§ **Task requirements**
Give every line of the material again, exactly as written.
## BEGIN
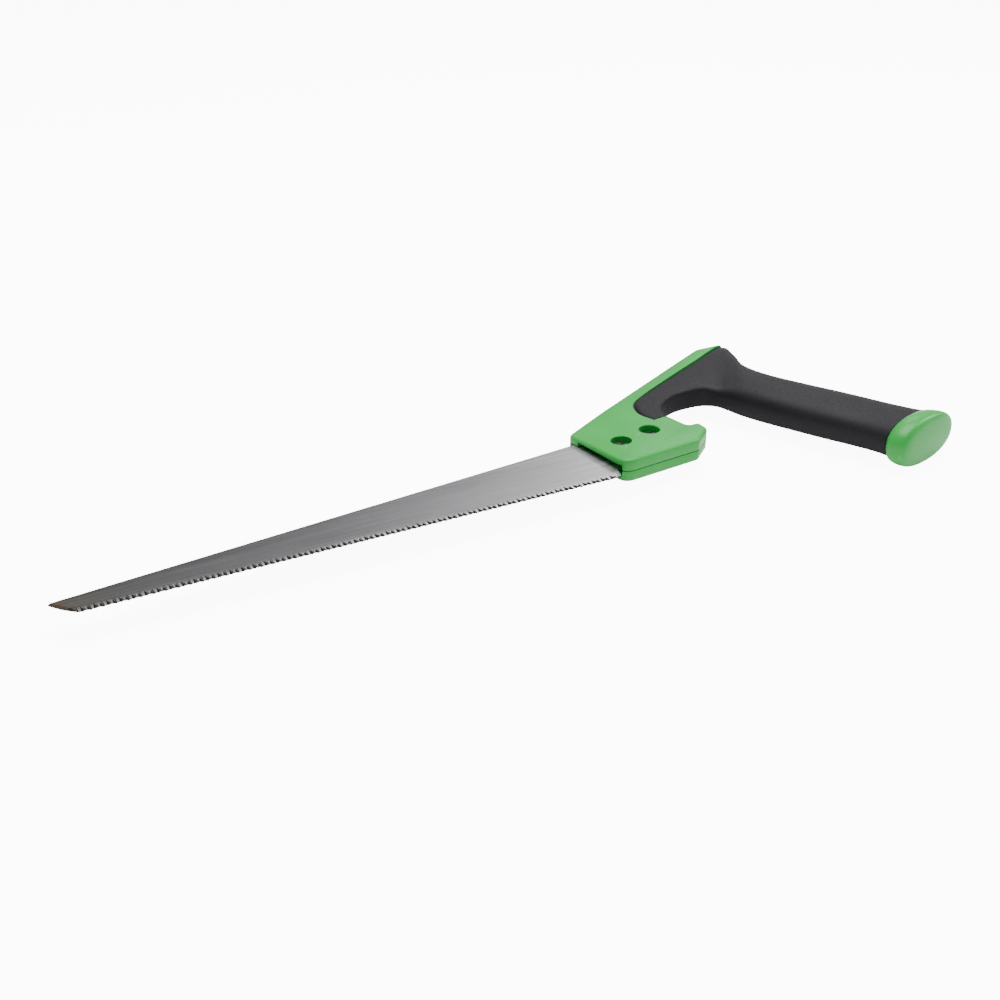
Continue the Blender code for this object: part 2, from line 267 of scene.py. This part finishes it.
def slab(outline, low, high):
    """A flat solid of the outline between two heights. Returns the shape and its upper face."""
    shape = bmesh.new()
    face = shape.faces.new([shape.verts.new((point.x, point.y, low)) for point in outline])
    raised = bmesh.ops.extrude_face_region(shape, geom=[face])["geom"]
    corners = [part for part in raised if isinstance(part, bmesh.types.BMVert)]
    bmesh.ops.translate(shape, verts=corners, vec=(0.0, 0.0, high - low))
    bmesh.ops.recalc_face_normals(shape, faces=shape.faces)
    top = next(part for part in raised if isinstance(part, bmesh.types.BMFace))
    return shape, top


def round_edges(shape, edges, width, segments):
    bmesh.ops.bevel(shape, geom=edges, offset=width, offset_type="OFFSET", segments=segments,
                    profile=0.5, affect="EDGES", clamp_overlap=False, material=-1)


def loft(stations, steps, count):
    """A closed solid through the stations' sections, each a squared ellipse."""
    shape = bmesh.new()
    rings = []
    ends = []
    for inner_x, inner_y, outer_x, outer_y, half, square in smooth_stations(stations, steps):
        inner = Vector((inner_x, inner_y, 0.0))
        outer = Vector((outer_x, outer_y, 0.0))
        ring = []
        for step in range(count):
            angle = 2 * math.pi * (step + 0.5) / count
            across = math.copysign(abs(math.cos(angle)) ** (2 / square), math.cos(angle))
            height = math.copysign(abs(math.sin(angle)) ** (2 / square), math.sin(angle))
            place = (inner + outer) / 2 + (outer - inner) / 2 * across
            ring.append(shape.verts.new((place.x, place.y, half * height)))
        rings.append([shape.edges.new((ring[i - 1], ring[i])) for i in range(count)])
        ends.append(ring)
    shape.faces.new(ends[0])
    shape.faces.new(ends[-1])
    for near, far in zip(rings, rings[1:]):
        bmesh.ops.bridge_loops(shape, edges=near + far)
    bmesh.ops.recalc_face_normals(shape, faces=shape.faces)
    return shape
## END
§ **Output below**
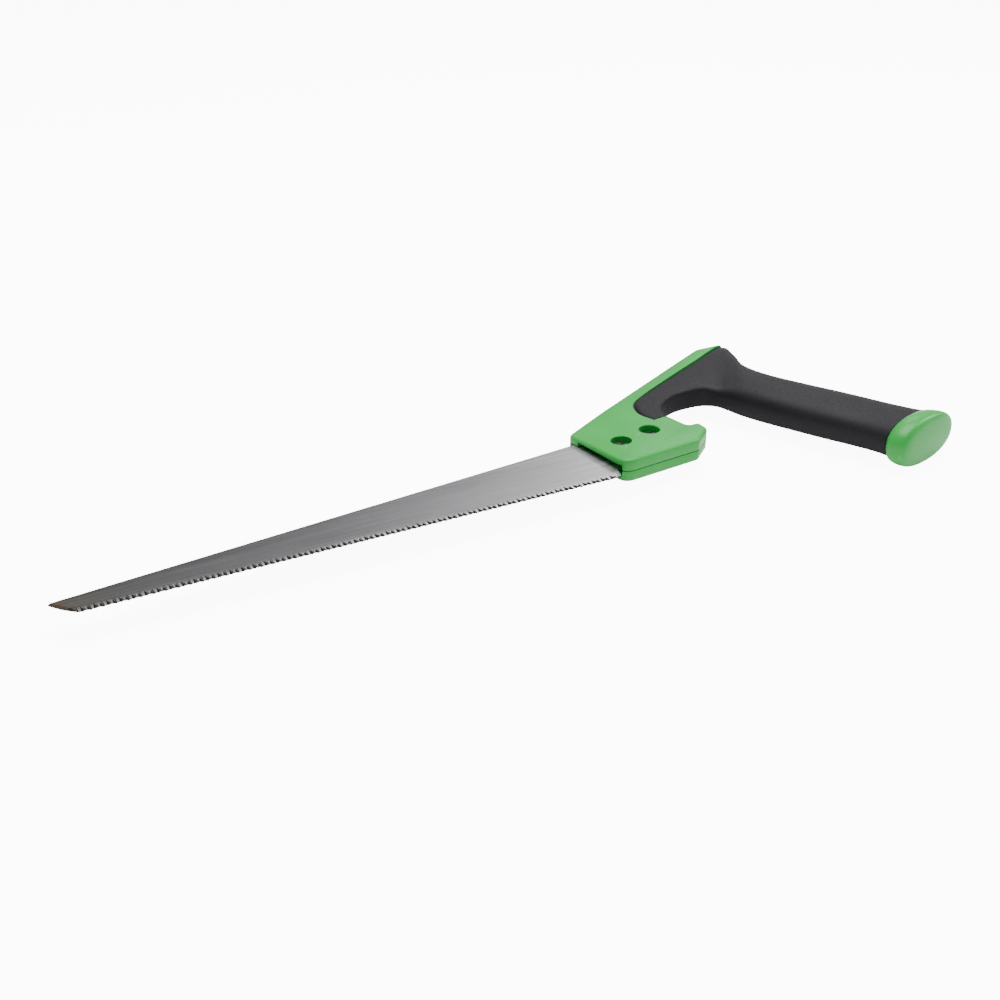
Continue the Blender code for this object: part 2, from line 267 of scene.py. This part finishes it.
def slab(outline, low, high):
    """A flat solid of the outline between two heights. Returns the shape and its upper face."""
    shape = bmesh.new()
    face = shape.faces.new([shape.verts.new((point.x, point.y, low)) for point in outline])
    raised = bmesh.ops.extrude_face_region(shape, geom=[face])["geom"]
    corners = [part for part in raised if isinstance(part, bmesh.types.BMVert)]
    bmesh.ops.translate(shape, verts=corners, vec=(0.0, 0.0, high - low))
    bmesh.ops.recalc_face_normals(shape, faces=shape.faces)
    top = next(part for part in raised if isinstance(part, bmesh.types.BMFace))
    return shape, top


def round_edges(shape, edges, width, segments):
    bmesh.ops.bevel(shape, geom=edges, offset=width, offset_type="OFFSET", segments=segments,
                    profile=0.5, affect="EDGES", clamp_overlap=False, material=-1)


def loft(stations, steps, count):
    """A closed solid through the stations' sections, each a squared ellipse."""
    shape = bmesh.new()
    rings = []
    ends = []
    for inner_x, inner_y, outer_x, outer_y, half, square in smooth_stations(stations, steps):
        inner = Vector((inner_x, inner_y, 0.0))
        outer = Vector((outer_x, outer_y, 0.0))
        ring = []
        for step in range(count):
            angle = 2 * math.pi * (step + 0.5) / count
            across = math.copysign(abs(math.cos(angle)) ** (2 / square), math.cos(angle))
            height = math.copysign(abs(math.sin(angle)) ** (2 / square), math.sin(angle))
            place = (inner + outer) / 2 + (outer - inner) / 2 * across
            ring.append(shape.verts.new((place.x, place.y, half * height)))
        rings.append([shape.edges.new((ring[i - 1], ring[i])) for i in range(count)])
        ends.append(ring)
    shape.faces.new(ends[0])
    shape.faces.new(ends[-1])
    for near, far in zip(rings, rings[1:]):
        bmesh.ops.bridge_loops(shape, edges=near + far)
    bmesh.ops.recalc_face_normals(shape, faces=shape.faces)
    return shape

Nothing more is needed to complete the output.